DVD extras include commentary with writer/director Craig Serling, cinematographer Jeff Vinditti, and composer Andy Kubiszewski, with the three peppering each other with questions. There is also the "making of" vignette When Lives Collide showing behind-the-scenes of the production and interviews with the writers, as well as two short "deleted scenes" clips, the film's original trailer, and Starz/Anchor Bay previews. Also included is the film's screenplay in a downloadable PDF format.

On March 4, 2008, the film had its television premiere on the Showtime network.

==Recognition==
===Awards and nominations===
In 2006, the film won the Santa Fe Film Festival's 'Independent Spirit Award' for writers Craig E. Serling and Nicole Lonner.

===Critical response===
The AMC Filmcritic appreciated the director's efforts, in that the plot device of a group of people simply stopped in traffic and interacting for 90 minutes while awaiting the road to be cleared was "either genius or insane." They expanded that the interwoven storylines contained "some good stories and some bad, some good actors and some poor ones." And concluded that "The concept is cute but ultimately a little undercooked."

The E.Filmcritic reviewer felt that as the auto accident that resulted the topic's traffic jam is between black woman and a white father and son pair, his initial impression was that the film would be about interpersonal race conflict. He was pleased that with the film's action set on Father's Day, it becomes more about the parent-child relationships of the various persons stuck in the traffic jam. He appreciated the film's has "a theme that holds the film together without being painfully obvious about it", and noted whatever "shortcomings the film has likely come about due to the tight shooting schedule".

DVD Talk was less forgiving, writing "Jam is a great big pile-up of a movie", and offered that being "more than just contrived or hokey, the film stuffs itself full of sitcom characters and the sort of situations that would get rejected from bottom rung TV dramas." They felt that the material was "dopey" and "hackneyed", that the number of interwoven character studies did not offer any single story thread worth watching, and that none of the characters rang true in their behaviors, attitudes, or revelations. They offered that while most of the cast struggled, actors Gina Torres, Marianne Jean-Baptiste, and William Forsythe manage to maintain artistic integrity, even though all were hampered by trite dialogue, weak plotting, cheap symbolism, lazy exposition, and laughable story turns. The conclusion was that the film "plays like a clumsily written and poorly performed stage play, the kind that really wants to say important things about the human condition but can't get beyond its own lousiness."

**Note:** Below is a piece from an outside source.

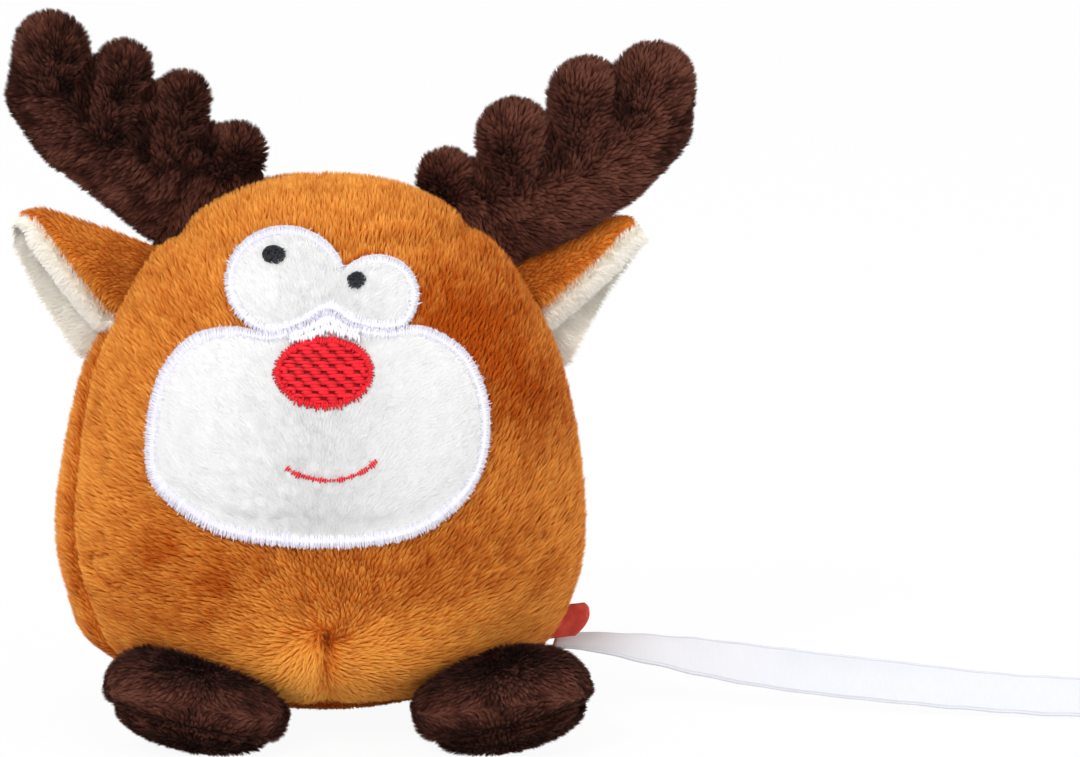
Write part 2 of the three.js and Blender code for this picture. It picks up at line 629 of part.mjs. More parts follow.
// The ribbon is a flat strip on its edge that follows its route to a bare cut end
function makeRibbon() {
  const route = new THREE.CatmullRomCurve3(
    ribbonRoute.map(([x, y, z]) => new THREE.Vector3(x, y, z)));
  const halfWidth = ribbonWidth / 2;
  const halfThickness = ribbonThickness / 2;
  const edge = halfWidth - halfThickness;
  const section = new THREE.Shape([
    new THREE.Vector2(-halfWidth, -halfThickness / 2), new THREE.Vector2(-edge, -halfThickness),
    new THREE.Vector2(edge, -halfThickness), new THREE.Vector2(halfWidth, -halfThickness / 2),
    new THREE.Vector2(halfWidth, halfThickness / 2), new THREE.Vector2(edge, halfThickness),
    new THREE.Vector2(-edge, halfThickness), new THREE.Vector2(-halfWidth, halfThickness / 2),
  ]);
  const strip = new THREE.ExtrudeGeometry(section, {
    steps: ribbonSteps, extrudePath: route, bevelEnabled: false,
  });
  addPiece('ribbon', solidOf(strip).subtract(bodyWithRootGap), ribbonSatin);
}

makeBody();
makeFace();
for (const side of ['left', 'right']) {
  makeAntler(side);
  makeEar(side);
  makeFoot(side);
}
makeLabel();
makeRibbon();

export default group;
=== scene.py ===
# %% [markdown]
# # A small plush deer, dressed around its fixed frame
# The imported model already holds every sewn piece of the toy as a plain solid, in metres. This
# lesson keeps those solids as the measure of the toy and makes what they leave out: the pile of
# the plush, the satin stitches, the woven label and the soft ribbon. Sizes below are written in
# millimetres, as a toy maker writes them, and are turned into metres when a mesh is made.

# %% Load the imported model
import math
from contextlib import contextmanager

import bmesh
import bpy
import numpy as np
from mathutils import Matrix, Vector


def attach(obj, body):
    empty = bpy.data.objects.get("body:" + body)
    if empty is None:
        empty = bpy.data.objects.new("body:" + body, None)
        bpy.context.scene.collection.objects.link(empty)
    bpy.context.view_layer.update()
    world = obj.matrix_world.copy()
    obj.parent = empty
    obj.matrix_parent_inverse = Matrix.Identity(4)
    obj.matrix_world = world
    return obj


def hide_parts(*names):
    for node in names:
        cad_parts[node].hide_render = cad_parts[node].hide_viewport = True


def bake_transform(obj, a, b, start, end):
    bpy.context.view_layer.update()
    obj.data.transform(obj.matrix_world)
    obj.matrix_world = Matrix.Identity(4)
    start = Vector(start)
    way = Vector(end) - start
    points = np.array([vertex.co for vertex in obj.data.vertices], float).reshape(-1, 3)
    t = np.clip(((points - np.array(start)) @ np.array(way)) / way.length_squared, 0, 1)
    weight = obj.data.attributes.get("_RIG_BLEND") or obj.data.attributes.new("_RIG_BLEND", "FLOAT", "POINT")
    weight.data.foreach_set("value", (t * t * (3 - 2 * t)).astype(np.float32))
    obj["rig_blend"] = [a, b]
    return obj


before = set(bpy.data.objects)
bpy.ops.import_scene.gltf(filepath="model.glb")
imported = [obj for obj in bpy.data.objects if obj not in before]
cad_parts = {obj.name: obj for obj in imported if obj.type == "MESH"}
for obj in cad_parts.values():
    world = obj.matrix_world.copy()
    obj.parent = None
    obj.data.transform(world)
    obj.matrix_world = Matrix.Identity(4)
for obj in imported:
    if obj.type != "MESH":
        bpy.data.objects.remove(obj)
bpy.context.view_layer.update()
mm = 0.001

# %% [markdown]
# ## The camera
# The photograph is taken from straight in front, a little above the toy and from about a metre
# away with a long lens. The toy sits left of the middle, because the ribbon runs out of the
# picture on the right.

# %% Camera
camera_target = Vector((29.55, 0, 45.5)) * mm
camera_distance = 0.9
camera_elevation = math.radians(10)

lens = bpy.data.cameras.new("photo_lens")
lens.lens = 219
lens.clip_start = 0.01
camera = bpy.data.objects.new("photo_camera", lens)
bpy.context.collection.objects.link(camera)
away = Vector((0, -math.cos(camera_elevation), math.sin(camera_elevation)))
camera.location = camera_target + camera_distance * away
camera.rotation_euler = (-away).to_track_quat("-Z", "Y").to_euler()
bpy.context.scene.camera = camera
bpy.context.scene.view_settings.view_transform = "Standard"
print("camera at", [round(v, 3) for v in camera.location])

# %% [markdown]
# ## Curves and meshes from numbers
# Every outline and route below is a few listed points. One helper draws a smooth curve
# through them and walks it in even steps, and another turns points and faces into an object. A
# third makes a strip or a tube by joining rows of points.


# %% Helpers for curves and meshes
def gone_along(line):
    """How far along a line each of its points lies."""
    return np.append(0, np.cumsum(np.linalg.norm(np.diff(line, axis=0), axis=1)))


def even_steps(line, steps):
    gone = gone_along(line)
    wanted = np.linspace(0, gone[-1], steps + 1)
    return np.column_stack([np.interp(wanted, gone, column) for column in line.T])


def smooth_line(points, steps, closed=False):
    """A smooth curve through the points, cut into even steps of its length."""
    points = np.asarray(points, float)
    before, after = 2 * points[0] - points[1], 2 * points[-1] - points[-2]
    wide = np.vstack([points[-1:], points, points[:2]] if closed else [before, points, after])
    spans = len(wide) - 3
    place = np.linspace(0, spans, 40 * spans + 1)
    first = np.minimum(place.astype(int), spans - 1)
    part = (place - first)[:, None]
    a, b, c, d = (wide[first + k] for k in range(4))
    dense = 0.5 * (2 * b + (c - a) * part + (2 * a - 5 * b + 4 * c - d) * part ** 2
                   + (3 * b - a - 3 * c + d) * part ** 3)
    return even_steps(dense, steps)[:-1 if closed else None]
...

DVD Verdict was also less forgiving, offering that it was the "Seinfeld of indie films" in that "It's a movie about nothing." They note that no one is hurt in the collision that creates the storyline, the ATM and RV thieves are "innocuous to the point of being silly", that the film's one attempt at a sexual overtones and liaison goes nowhere, and the "big reveals" aren't just not big, they are pretty much set up and no surprise to the viewer. They also note that being set on Father's Day, there is "a vague thread of "father issues" throughout the piece", but that being vague, the threads are not properly developed. They also noted that though billed as a drama, the film was "more comedy than drama," but that it did not have enough comedy to make it a funny film. In their critique, they wrote that the title of "Jam does the movie a disservice," and that a more appropriate title might have been Stuck or Bored, for the film offered "none of the intensity that people feel in a real traffic jam—believe me, I live in Los Angeles, I know traffic jams." The reviewer "never felt the drama, the tension or the confronting of fears" as was offered through descriptions on the back cover of the DVD box. They offered in the film's defense that as a character study, it succeeded "to a certain extent," and that the actors proved better than the material with which they were dealing, all cast being recognizable television staples for years. In conclusion, the reviewer wrote "Watching Jam, is like watching a dozen real people do what real people do when they're stuck—which is nothing much. So if it was the filmmaker's desire to capture a very real moment in the lives of very normal people, he succeeded with flying colors."